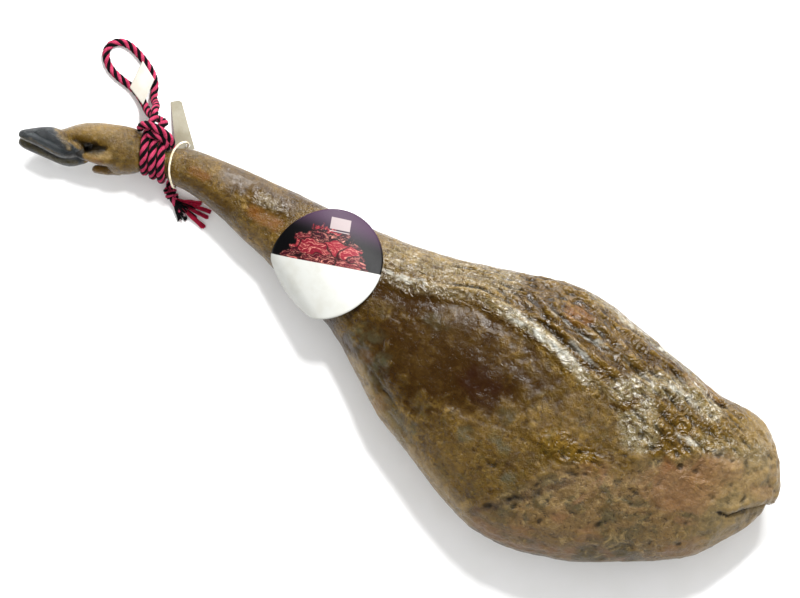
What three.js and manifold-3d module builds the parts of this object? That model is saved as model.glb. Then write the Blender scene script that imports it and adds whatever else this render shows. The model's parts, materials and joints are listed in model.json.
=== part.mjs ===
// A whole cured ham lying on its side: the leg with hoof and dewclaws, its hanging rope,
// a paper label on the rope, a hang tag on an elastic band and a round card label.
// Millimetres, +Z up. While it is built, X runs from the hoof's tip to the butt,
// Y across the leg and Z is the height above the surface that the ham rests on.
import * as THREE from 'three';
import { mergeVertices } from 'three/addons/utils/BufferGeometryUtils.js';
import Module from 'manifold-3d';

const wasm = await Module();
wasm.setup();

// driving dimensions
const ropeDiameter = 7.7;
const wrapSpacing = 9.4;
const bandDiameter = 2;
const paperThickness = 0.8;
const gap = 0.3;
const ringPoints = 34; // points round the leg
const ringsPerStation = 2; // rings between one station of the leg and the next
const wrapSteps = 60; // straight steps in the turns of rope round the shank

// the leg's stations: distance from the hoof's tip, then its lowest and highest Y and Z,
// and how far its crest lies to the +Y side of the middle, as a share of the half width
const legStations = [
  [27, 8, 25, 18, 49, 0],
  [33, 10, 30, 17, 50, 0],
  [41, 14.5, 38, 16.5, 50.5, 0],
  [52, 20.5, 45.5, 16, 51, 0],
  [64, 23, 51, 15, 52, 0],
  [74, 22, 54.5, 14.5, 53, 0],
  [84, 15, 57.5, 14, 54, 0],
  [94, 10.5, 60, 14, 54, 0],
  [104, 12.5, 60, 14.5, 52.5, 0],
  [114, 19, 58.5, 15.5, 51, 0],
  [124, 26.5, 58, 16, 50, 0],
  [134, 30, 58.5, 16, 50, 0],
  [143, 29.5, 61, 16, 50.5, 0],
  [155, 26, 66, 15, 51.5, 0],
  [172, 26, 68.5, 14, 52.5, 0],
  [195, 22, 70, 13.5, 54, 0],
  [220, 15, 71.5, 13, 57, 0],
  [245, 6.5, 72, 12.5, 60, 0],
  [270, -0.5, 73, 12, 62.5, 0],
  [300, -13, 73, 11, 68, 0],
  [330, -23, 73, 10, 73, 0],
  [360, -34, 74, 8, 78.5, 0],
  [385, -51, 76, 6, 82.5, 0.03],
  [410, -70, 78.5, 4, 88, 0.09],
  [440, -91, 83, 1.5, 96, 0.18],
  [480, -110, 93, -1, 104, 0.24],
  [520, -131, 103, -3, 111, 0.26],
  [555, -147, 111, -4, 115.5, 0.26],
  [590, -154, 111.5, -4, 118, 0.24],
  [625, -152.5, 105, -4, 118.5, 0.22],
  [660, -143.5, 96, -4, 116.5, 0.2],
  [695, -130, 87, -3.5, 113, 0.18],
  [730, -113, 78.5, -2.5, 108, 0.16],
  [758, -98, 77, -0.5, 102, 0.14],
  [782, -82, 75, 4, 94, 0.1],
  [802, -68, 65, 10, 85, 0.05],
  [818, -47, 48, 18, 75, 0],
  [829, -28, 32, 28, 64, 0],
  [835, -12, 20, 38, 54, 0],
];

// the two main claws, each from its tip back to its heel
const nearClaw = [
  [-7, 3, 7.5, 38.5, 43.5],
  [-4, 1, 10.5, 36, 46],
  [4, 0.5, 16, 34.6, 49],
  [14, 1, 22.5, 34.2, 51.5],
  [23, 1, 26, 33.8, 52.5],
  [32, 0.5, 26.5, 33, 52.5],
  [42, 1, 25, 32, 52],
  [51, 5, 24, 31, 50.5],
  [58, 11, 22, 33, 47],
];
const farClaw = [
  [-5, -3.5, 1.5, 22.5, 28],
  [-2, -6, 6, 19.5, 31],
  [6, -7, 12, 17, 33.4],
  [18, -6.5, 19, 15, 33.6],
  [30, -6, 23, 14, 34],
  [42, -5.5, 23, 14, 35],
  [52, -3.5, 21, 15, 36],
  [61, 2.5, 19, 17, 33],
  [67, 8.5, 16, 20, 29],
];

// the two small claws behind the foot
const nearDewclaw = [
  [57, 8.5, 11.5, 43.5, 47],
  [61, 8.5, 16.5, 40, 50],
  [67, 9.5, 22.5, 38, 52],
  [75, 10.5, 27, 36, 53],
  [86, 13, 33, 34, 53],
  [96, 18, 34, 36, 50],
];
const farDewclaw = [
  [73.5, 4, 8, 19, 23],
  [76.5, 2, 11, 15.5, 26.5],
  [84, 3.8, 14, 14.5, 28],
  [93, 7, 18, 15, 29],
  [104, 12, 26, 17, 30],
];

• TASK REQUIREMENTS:
Include the first line, the line containing "const wrapSteps = 60;", and every line between them, copied exactly from the material above; output no other line.

• ANSWER:
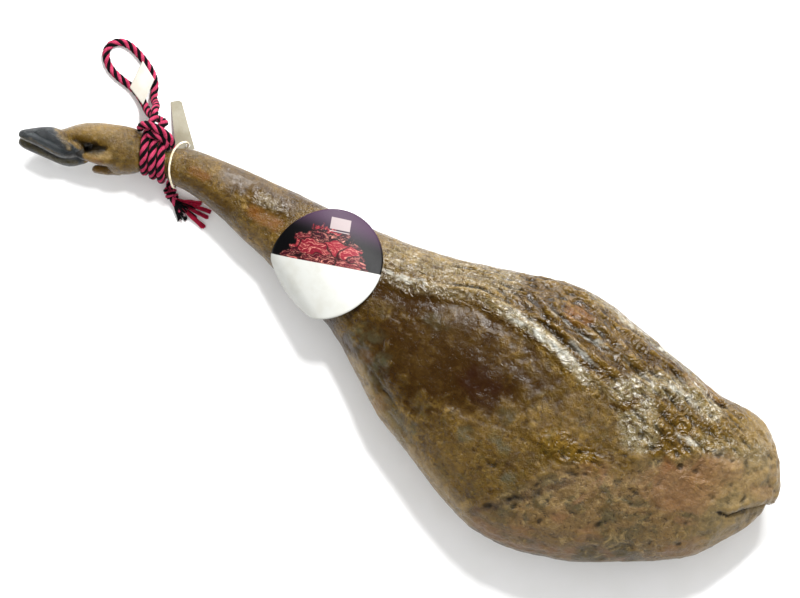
What three.js and manifold-3d module builds the parts of this object? That model is saved as model.glb. Then write the Blender scene script that imports it and adds whatever else this render shows. The model's parts, materials and joints are listed in model.json.
=== part.mjs ===
// A whole cured ham lying on its side: the leg with hoof and dewclaws, its hanging rope,
// a paper label on the rope, a hang tag on an elastic band and a round card label.
// Millimetres, +Z up. While it is built, X runs from the hoof's tip to the butt,
// Y across the leg and Z is the height above the surface that the ham rests on.
import * as THREE from 'three';
import { mergeVertices } from 'three/addons/utils/BufferGeometryUtils.js';
import Module from 'manifold-3d';

const wasm = await Module();
wasm.setup();

// driving dimensions
const ropeDiameter = 7.7;
const wrapSpacing = 9.4;
const bandDiameter = 2;
const paperThickness = 0.8;
const gap = 0.3;
const ringPoints = 34; // points round the leg
const ringsPerStation = 2; // rings between one station of the leg and the next
const wrapSteps = 60; // straight steps in the turns of rope round the shank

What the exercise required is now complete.